Regarding the argument "the paper seems to be a relatively straightforward application of existing sparse MoE techniques". While it may sound easy to apply existing MoE techniques to TSFMs, making these techniques effective in practice is challenging. Our work represents a pioneering effort in successfully adapting sparse MoE to TSFMs. How do we define success in this context? An intuitive and primary criterion for success is the downstream model performance. For instance, the concurrent work Time-MoE, can hardly be considered successful, as its performance significantly trails behind Moirai-MoE. Notably, Time-MoE does not even surpass Moirai-Large, as demonstrated in both our zero-shot evaluations and the point forecasting results over 27 datasets reported by the Chronos Team (https://aws.amazon.com/blogs/machine-learning/fast-and-accurate-zero-shot-forecasting-with-chronos-bolt-and-autogluon/). In summary, while a straightforward application of existing MoE techniques to TSFMs may seem easy, achieving SOTA performance is technically non-trivial and depends critically on model design.

Finally, as you acknowledged in the strengths part, we have put significant effort into the behavior of MoE models. This area of investigation has not been explored in the literature, including the Time-MoE work. Thus, this should be recognized as a meaningful contribution of our paper.

[C3] Cannot detect a significant difference between the proposed gating and the procedure in Shazeer et al, 2017. A more correct claim would be “we introduce a novel procedure for pre-training the gating function in a standard sparse mixture-of-experts model”.

Your suggested point is reasonable in certain respects; however, we would like to emphasize that the paper you mentioned (Shazeer et al., 2017) employs a linear projection as its gating, which relies on a randomly initialized, trainable weight matrix for expert assignment. In contrast, Moirai-MoE utilizes a gating function that is non-trainable and initialized based on clustering results from a pretrained model, not randomly. We believe this distinction marks a departure from the linear projection gating, effectively constituting a new gating function. We would appreciate further clarification regarding which aspects you consider identical between these two gating functions.

[C4] No confidence intervals and statistical tests.

Standard deviations and statistical significance are in Table 1: https://drive.google.com/file/d/1bwJ7dyji_OnSNkYXpA6IOpwnvF6nOZmS/view

[C5] Although the token clusters approach achieves the best performance, these results suggest that the training is not operating correctly.
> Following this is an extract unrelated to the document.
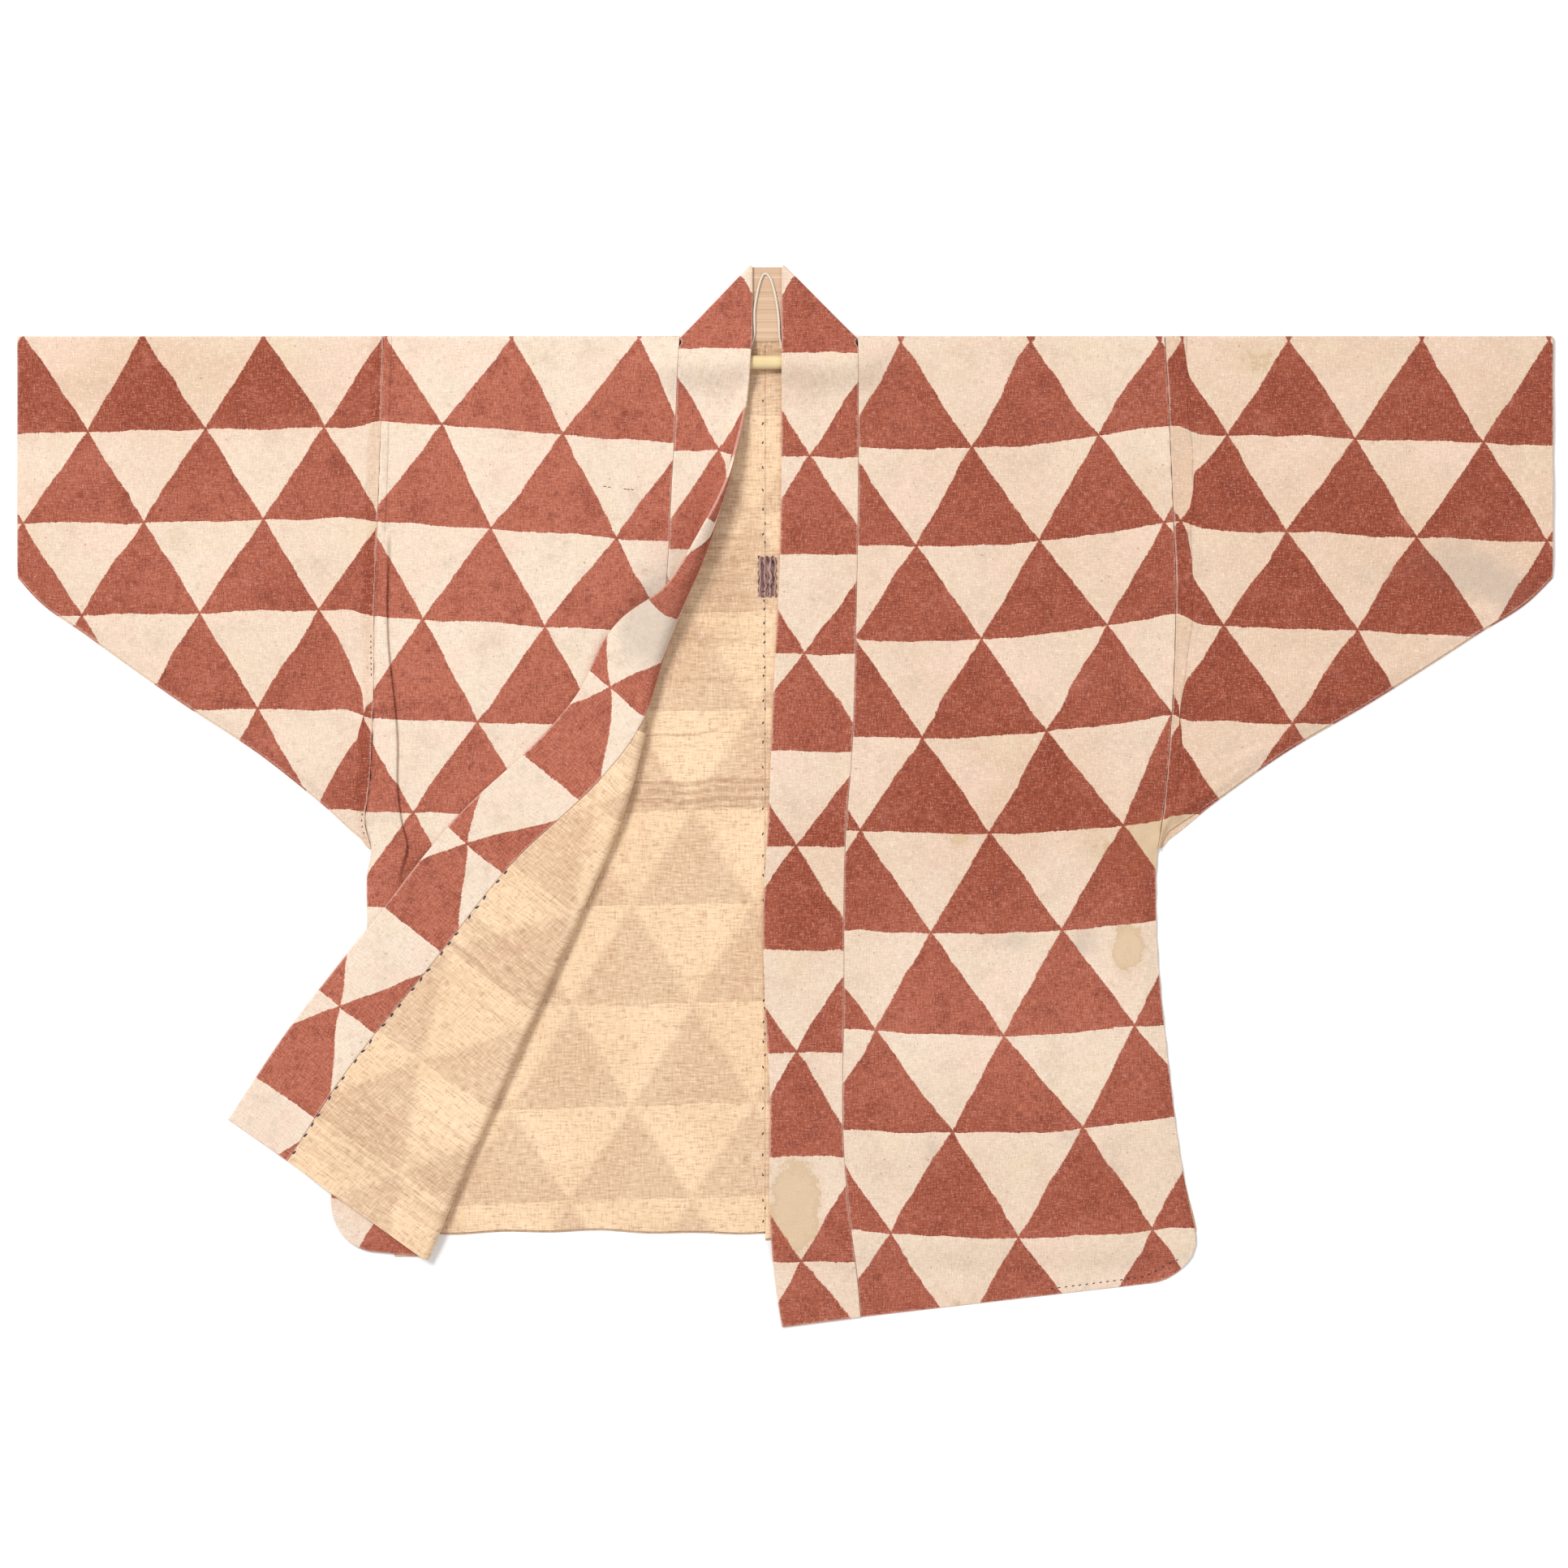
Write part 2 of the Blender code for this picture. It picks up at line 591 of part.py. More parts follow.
def make_sleeve(name, away, side):
    """Sleeve folded flat at the shoulder, sewn along its slanted lower edge."""
    across = np.array([0.0, 0.045, 0.065, 0.15, 0.28, 0.44, 0.60, 0.76, 0.90, 1.0])
    lower = read(SLEEVE_LOWER_EDGE, UNDERARM_X + across * (CUFF_X - UNDERARM_X))
    lower[0] = UNDERARM_Y
    y = sleeve_rows((FRONT_TOP_Y,) + ARMHOLE_ROWS[:-1] + (-26.0, -36.0, UNDERARM_Y), lower, 0.0)
    down = (FRONT_TOP_Y - y) / (FRONT_TOP_Y - lower)
    station = FRONT_TOP_Y - down * (FRONT_TOP_Y - UNDERARM_Y)
    armhole = np.abs(read(side, station)) + SEAM_GAP
    x = away * (armhole + across * (CUFF_X - armhole))
    open_level = FRONT_LEVEL + (CUFF_LEVEL - FRONT_LEVEL) * across
    sewn = smooth(0.0, 14.0, y - lower)
    sewn[:, 0] = smooth(-52.0, -38.0, y[:, 0])
    strip = 0.9 * (1.0 - smooth(0.045, 0.065, across)) * smooth(0.0, 0.02, across)
    level = SEWN_EDGE_LEVEL + (open_level - SEWN_EDGE_LEVEL) * sewn
    front = np.stack([x, y, level + (strip + fold_relief(x, y)) * sewn], axis=-1)
    shoulder, shoulder_outward = over_the_shoulder(front[0])
    back_y = sleeve_rows((NECK_SEAM_Y - SEAM_GAP,) + BACK_ARMHOLE_ROWS, lower, 3.0 * (across > 0))
    back_rows = np.array((NECK_SEAM_Y - SEAM_GAP,) + BACK_ARMHOLE_ROWS)[:, None]
    armhole = np.abs(read(side, back_rows)) + SEAM_GAP
    back_x = away * (armhole + across * (CUFF_X - armhole))
    back = np.stack([back_x, back_y, np.full_like(back_x, BACK_LEVEL)], axis=-1)
    grid = np.concatenate([front[::-1], shoulder, back])
    outward = np.concatenate([np.broadcast_to(UP, front.shape), shoulder_outward,
                              np.broadcast_to(-UP, back.shape)])
    return cloth_piece(name, grid, outward, OUTER_WALL, "outer")


def collar_right_rows(columns):
    """Right front band from its bottom end up to the neck."""
    grid = []
    for row_y in right_rows(*BAND_OVER_ROD_ROWS)[:0:-1]:
        seam_x = read(RIGHT_BAND_SEAM, row_y)
        x = seam_x + columns * (read(RIGHT_BAND_EDGE, row_y) - seam_x)
        slant = (BAND_BOTTOM_Y - RIGHT_HEM_AT_BAND_Y) * columns
        y = row_y + slant * smooth(-388.0, RIGHT_HEM_AT_BAND_Y, row_y)
        past_hem = smooth(RIGHT_BACK_HEM_Y - 4.0, RIGHT_BACK_HEM_Y - 30.0, y)
        level = BAND_LEVEL * (1.0 - past_hem) + NECK_BAND_LEVEL * past_hem
        grid.append(np.stack([x, y, level + rod_lift(x, y)], axis=-1))
    return grid


def collar_corner(seam_x, edge_x, columns, away):
    """Rows through a collar corner, from the front band towards the middle of the back neck.

    The strip folds along a slanting line: first a fan of rows over the front layer, then the
    bend, then a fan over the back layer. Returns the rows and their outer sides.
    """
    radius = (BAND_LEVEL - NECK_BAND_LEVEL) / 2.0
    lean = math.sqrt(0.5)
    centre_x = (NECK_LEFT_X + NECK_RIGHT_X) / 2.0
    fold_x = seam_x + columns * (edge_x - seam_x)
    start_x = fold_x - away * lean * radius
    start_y = NECK_SEAM_Y + columns * (COLLAR_TOP_Y - lean * radius - NECK_SEAM_Y)
    rows, outward = [], []
    for share in (0.4, 1.0):
        y = 378.0 + (start_y - 378.0) * share
        rows.append(np.stack([start_x, y, BAND_LEVEL + rod_lift(start_x, y)], axis=-1))
        outward.append(np.tile(UP, (len(columns), 1)))
    top = rows[-1][:, 2]
    for turn in np.linspace(0.0, math.pi, 5)[1:-1]:
        out = radius * math.sin(turn) * lean
        z = (top + NECK_BAND_LEVEL + (top - NECK_BAND_LEVEL) * math.cos(turn)) / 2.0
        rows.append(np.stack([start_x + away * out, start_y + out, z], axis=-1))
        side = np.array([away * lean * math.sin(turn), lean * math.sin(turn), math.cos(turn)])
        outward.append(np.tile(side, (len(columns), 1)))
    for share in (0.0, 0.5):
        x = start_x + (centre_x - start_x) * share
        rows.append(np.stack([x, start_y, np.full_like(x, NECK_BAND_LEVEL)], axis=-1))
        outward.append(np.tile(-UP, (len(columns), 1)))
    return rows, outward


def make_collar():
    """Collar: one doubled strip up the right front, round the back neck, down the left front."""
    columns = np.linspace(0.0, 1.0, 10)
    right = collar_right_rows(columns)
    right_corner, right_outward = collar_corner(NECK_RIGHT_X, -2.0, columns, 1.0)
    left_corner, left_outward = collar_corner(NECK_LEFT_X, -28.2, columns, -1.0)
    middle = right_corner[-1].copy()
    middle[:, 0] = (NECK_LEFT_X + NECK_RIGHT_X) / 2.0
    left, turned_sides = [], []
    for row_y in left_rows(*BAND_OVER_ROD_ROWS)[1:]:
        seam = read(LEFT_TURN, row_y, 3)
        half_turn = math.pi * read(LEFT_TURN, row_y, 2)
        end = seam + BAND_WIDTH
        bend_start = np.clip(0.0, seam + 4.0, end - 12.0)
        bend_end = np.clip(half_turn, bend_start + 4.0, end - 6.0)
        arcs = np.concatenate([
            np.linspace(seam + SEAM_GAP / 2.0, bend_start, 3)[:-1],
            np.linspace(bend_start, bend_end, 5)[:-1],
            np.linspace(bend_end, end, 4),
        ])
        left.append(turned(row_y, arcs, BAND_UNDER_OUTER))
        turned_sides.append(turned_outward(row_y, arcs))
    up = [np.tile(UP, (len(columns), 1))]
    grid = right + right_corner + [middle] + left_corner[::-1] + left
    outward = (up * len(right) + right_outward + [-up[0]] + left_outward[::-1] + turned_sides)
    return cloth_piece("collar", np.array(grid), np.array(outward), BAND_WALL, "outer")


def make_patch():
    """Small mending patch on the centre-back seam of the lining."""
    x, y = np.meshgrid(np.linspace(-22.5, -7.2, 3), np.linspace(201.0, 167.0, 4))
    level = BACK_LINING_LEVEL + LINING_WALL + SEAM_GAP
    grid = np.stack([x, y, np.full_like(x, level)], axis=-1)
    return cloth_piece("mending_patch", grid, UP, LINING_WALL, "patch")


def make_rod():
    """Short round rod across the neck, between the back lining and the bands."""
    length = ROD_RIGHT_X - ROD_LEFT_X
    bpy.ops.mesh.primitive_cylinder_add(
        vertices=20,
        radius=ROD_RADIUS * MILLIMETRE,
        depth=length * MILLIMETRE,
        location=((ROD_LEFT_X + length / 2.0) * MILLIMETRE, ROD_Y * MILLIMETRE,
                  ROD_LEVEL * MILLIMETRE),
        rotation=(0.0, math.pi / 2.0, 0.0),
    )
    rod = bpy.context.object
    rod.name = "hanging_rod"
    for user in list(rod.users_collection):
        user.objects.unlink(rod)
    coat.objects.link(rod)
    rod.data.materials.append(plain_material("rod"))
    return rod


def smooth_route(points, per_span):
    """Catmull-Rom curve through the cord's points."""
    points = np.array(points, dtype=float)
    padded = np.vstack([2 * points[0] - points[1], points, 2 * points[-1] - points[-2]])
    route = []
    for index in range(len(points) - 1):
        before, here, there, after = padded[index:index + 4]
        for share in np.arange(per_span) / per_span:
            route.append(here + 0.5 * share * (there - before + share * (
                2 * before - 5 * here + 4 * there - after + share * (
                    3 * (here - there) + after - before))))
    route.append(points[-1])
    return route


def make_cord():
    """Slack loop of thin cord from the rod up over the neck band and back."""
    curve = bpy.data.curves.new("hanging_cord", "CURVE")
    curve.dimensions = "3D"
    curve.bevel_depth = CORD_RADIUS * MILLIMETRE
    curve.bevel_resolution = 2
    curve.use_fill_caps = True
    route = smooth_route(CORD_ROUTE, 2)
    spline = curve.splines.new("POLY")
    spline.points.add(len(route) - 1)
    for point, place in zip(spline.points, route):
        point.co = (*(place * MILLIMETRE), 1.0)
    cord = bpy.data.objects.new("hanging_cord", curve)
    coat.objects.link(cord)
    curve.materials.append(plain_material("cord"))
    return cord


for old in list(bpy.data.objects):
    bpy.data.objects.remove(old, do_unlink=True)
coat = bpy.data.collections.new("happi_coat")
bpy.context.scene.collection.children.link(coat)

make_left_body()
make_right_body()
make_sleeve("sleeve_left", -1.0, LEFT_SIDE)
make_sleeve("sleeve_right", 1.0, RIGHT_SIDE)
make_collar()
make_back_lining("lining_back_left", LEFT_SIDE, NECK_LEFT_X, LEFT_BACK_HEM_Y)
make_back_lining("lining_back_right", RIGHT_SIDE, NECK_RIGHT_X, RIGHT_BACK_HEM_Y)
make_left_front_lining()
make_patch()
make_rod()
make_cord()
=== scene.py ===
"""Looks of a lined cotton happi coat that lies flat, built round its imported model.

Lengths are in millimetres until a mesh is made. X runs from cuff to cuff, Y up towards the
collar, Z up from the ground. Each cloth piece is a grid of points on the middle of its wall,
worked out from the same named sizes as the solids, with finer steps.
"""

import math

import bpy
import numpy as np
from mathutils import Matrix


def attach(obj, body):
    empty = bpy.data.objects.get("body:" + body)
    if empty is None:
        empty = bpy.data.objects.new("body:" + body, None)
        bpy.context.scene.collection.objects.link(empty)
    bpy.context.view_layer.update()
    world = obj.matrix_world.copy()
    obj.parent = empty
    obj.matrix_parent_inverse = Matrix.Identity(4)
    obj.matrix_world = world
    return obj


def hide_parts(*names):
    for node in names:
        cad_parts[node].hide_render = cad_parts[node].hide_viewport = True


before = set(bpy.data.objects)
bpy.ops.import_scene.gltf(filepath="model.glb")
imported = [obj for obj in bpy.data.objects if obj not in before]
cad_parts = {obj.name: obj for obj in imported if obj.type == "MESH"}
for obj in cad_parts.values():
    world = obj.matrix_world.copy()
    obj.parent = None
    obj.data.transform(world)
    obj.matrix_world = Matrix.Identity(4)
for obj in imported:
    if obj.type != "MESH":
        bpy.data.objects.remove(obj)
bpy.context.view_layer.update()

MILLIMETRE = 0.001

# Cloth walls and the levels of their middle surfaces
OUTER_WALL = 1.2
LINING_WALL = 1.0
BAND_WALL = 2.6
SEAM_GAP = 0.14
BACK_LEVEL = 0.6
BACK_LINING_LEVEL = 2.0
FRONT_LEVEL = 4.7
SEWN_EDGE_LEVEL = 2.1
LEFT_HEM_LEVEL = 2.5
CUFF_LEVEL = 3.6
BAND_LEVEL = 4.2
NECK_BAND_LEVEL = 1.3
LINING_UNDER_OUTER = 1.4
BAND_UNDER_OUTER = 0.5

# Outline of the coat
SHOULDER_Y = 385.0
NECK_SEAM_Y = 381.0
COLLAR_TOP_Y = 444.6
NECK_LEFT_X = -88.0
NECK_RIGHT_X = 60.0
NECK_CENTRE_X = (NECK_LEFT_X + NECK_RIGHT_X) / 2.0
CENTRE_BACK_X = -16.7
CUFF_X = 643.6
UNDERARM_X = 345.0
UNDERARM_Y = -44.0
LEFT_BACK_HEM_Y = -366.0
RIGHT_BACK_HEM_Y = -372.0
LEFT_FRONT_HEM_Y = -386.0
RIGHT_HEM_AT_BAND_Y = -437.0
RIGHT_HEM_AT_SIDE_Y = -404.0
BAND_BOTTOM_Y = -445.5
BAND_WIDTH = 60.5
BAND_CURL = 12.0
BAND_CURL_Y = 168.0
BAND_CURL_LENGTH = 34.0
HEM_CORNER = 38.0
FRONT_TOP_Y = 383.0
SHOULDER_STEPS = 10
NECK_COLUMNS = 6
# How far a sewn edge takes to rise to its full height, in from the seam
SEWN_REACH = 14.0
UNDERARM_END = (-52.0, -38.0)
# Columns round the bend of the left front and past it, and rows along the cloth
BEND_STEPS = 22
ROW_STEP = 3.4
SLEEVE_STEP = 3.6
BACK_STEP = 9.0
# How far up from the back hem its unevenness reaches
HEM_REACH = 70.0
# Where the collar's rows along the fronts end and its corners begin
COLLAR_START_Y = 375.0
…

Thank you for your comment. We do not believe our training is incorrect. Our routing mechanism is based on clustering results derived from a pretrained Moirai model's representations. If certain clusters exhibit similarity, the selection of experts would be naturally constrained, resulting in some experts being underutilized. Thus, the question here pertains to the representation similarity inherent in pretrained TSFMs. Existing research has investigated representation similarities within TSFMs. A recent study (https://arxiv.org/pdf/2409.12915v2) uses Centered Kernel Alignment to measure representation similarity, highlighting clear redundancy in TSFMs such as Chronos and Moirai. Additionally, another study (https://arxiv.org/pdf/2302.11939v2), specifically Section 7, reports that within-layer token similarity tends to increase in deeper Transformer layers. This finding aligns closely with our own observations in Moirai-MoE, where fewer experts are activated due to increased token similarities, particularly in deeper layers.

最终决定

This paper proposes MOIRAI-MOE, an extension of the MOIRAI time series foundation model that incorporates a sparse Mixture of Experts (MoE) architecture. The key motivation is to replace MOIRAI's predefined frequency-based grouping of time series with a data-driven, automated approach where different "experts" (specialized feed-forward networks) handle different types of token patterns. The authors introduce a novel, non-trainable expert gating mechanism based on clustering the attention outputs of a pre-trained dense MOIRAI model, arguing this is more robust than typical trainable linear gating layers sensitive to initialization. Extensive experiments on numerous datasets show MOIRAI-MOE variants achieving state-of-the-art performance compared to the original MOIRAI models and other foundation models like Chronos and TimesFM, often with fewer activated parameters during inference. Initial reviews acknowledged the paper's clarity, the importance of addressing data heterogeneity in TSFMs, and the extensive empirical evaluation. However, concerns were raised regarding the technical novelty (especially compared to prior MoE work like Time-MoE), the justification and novelty of the proposed cluster-based gating function, the lack of reported result variability, and observations of highly sparse expert utilization in deeper layers suggesting potential inefficiency or training issues.

In response, the authors provided detailed clarifications and significant additional experimental results. They defended the technical contribution by highlighting the non-trivial engineering effort required for successful MoE integration in TSFMs (contrasting with Time-MoE's lower performance) and emphasized the novelty of their non-trainable, cluster-initialized gating compared to standard trainable linear or hash-based approaches. They provided results with standard deviations and statistical significance tests, conducted new experiments comparing parameter-matched versions of MOIRAI-MOE and MOIRAI (favoring MOIRAI-MOE), presented results on pruning underutilized experts (showing performance stability), and offered explanations for the sparse expert activation based on representation similarity in deeper layers of pre-trained TSFMs, supported by existing literature. They also addressed minor issues regarding code access, visualizations, and experimental details. The rebuttal satisfied some reviewer concerns, particularly around variability reporting and code access. However, fundamental disagreements persisted regarding the novelty/justification of the gating mechanism versus prior art and the implications of the sparse expert utilization, with some reviewers remaining unconvinced by the provided explanations.